The Great Cities in History is one of those books that are meant to be gifted: substantial, rich in colour and apparently uncontroversial. Norwich is a prolific author, documentary filmmaker, art dealer and conservationist. In this volume, he has got historians, archaeologists, anthropologists, conservators and journalists, from Western Europe and the US, to write on nearly 70 cities; illustrated with paintings, drawings, etchings, maps, artistic reconstructions, movie stills and photographs, including a classic one of Shanghai by Henri Cartier-Bresson.
Perhaps the most daunting of Norwich’s tasks must have been to shortlist the cities and restricting the essays. He uses history to justify his selection and limit the scope of each write-up. He divides the book into: Ancient World, Cities of the First Millennium AD, Medieval and Early Modern Worlds, concluding with 18 modern cities.
His choice, he says, is based on the relative importance of the cities in their times. He naturally begins with Uruk in Mesopotamia, the ‘first city in the world’, and not surprisingly concludes with Shanghai, ‘China’s Super-city.’ Using these criteria he is able to accommodate Memphis, which was a capital for three and half millennia, as well as New Delhi, a planned capital city, less than a century old. Athens, with its monumental remains and rich literature, can be included in the same section as Timbuktu, which was ‘one part history and two parts myth’. It is also a useful tool to restrict the history of cities; for example, Jerusalem’s ends with its destruction by the Romans in the first century AD. Other cities with shorter histories like Paris and London get included twice for different periods. The only other city accorded this privilege is Istanbul/ Constantinople. New York (which, along with four other North American and five European cities, is included in the modern section) gets back-to-back essays.
Norwich points out that the net is cast wider as the book moves forward. This he attributes to civilisational developments. For instance, his inclusion of “no fewer than four Islamic” cities in the second section, he says, throws “into sharp relief the superiority of the Arab-Moorish civilisations during those centuries”. The ‘superior civilisation’ argument is problematic when we notice that not a single city from Africa is included after the medieval period. If pre-war Berlin, Sydney or even Copenhagen could be included, why not Beirut, Cairo or Johannesburg in Early Modern and Modern Cities? Unless these cities didn’t lie within the ‘civilisational’ markets the publishers were targeting.
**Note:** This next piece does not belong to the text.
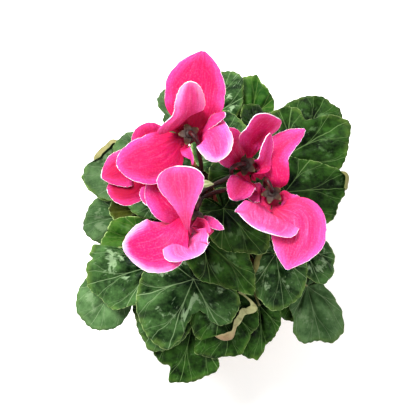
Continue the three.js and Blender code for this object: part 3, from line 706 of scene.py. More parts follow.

“The book can indeed be seen as a work of history,” Norwich says. But he adds that “above all it is about people: how they work and play, worship; and how they have tackled the greatest of all social problems: to live together in close proximity, yet in harmony…” If these are serious criteria, one is surprised at the omission of Calcutta, Bombay and most of all Banaras, one of the cities with a longest uninterrupted history as pilgrim city. Unfortunately, history, as recorded in the book, doesn’t lend itself easily to romanticism. If harmony was the keyword, how come so many pre-modern cities were walled for military reasons?
The book includes an image of one of Saddam Hussein’s palaces towering over Nebuchadnezzar’s palace in Babylon. Saddam legitimised himself by symbolically linking himself not only to Hammurabi but also to Alexander, who chose Babylon as his eastern capital, and this helped preserve the remains of the ancient city. Subsequently, however, massive areas have been levelled for military purposes and archaeological remains have been annihilated by the movement of armoured vehicles over the ‘Processional Way’ on which Alexander and Darius walked. Civili-sations can also cannibalise great cities.
Perhaps it is unfair to level political arguments against a book whose biases are obvious: “If I were banned from London and if Australia were not quite so far away from Europe, it is in Sydney that I should wish to live.”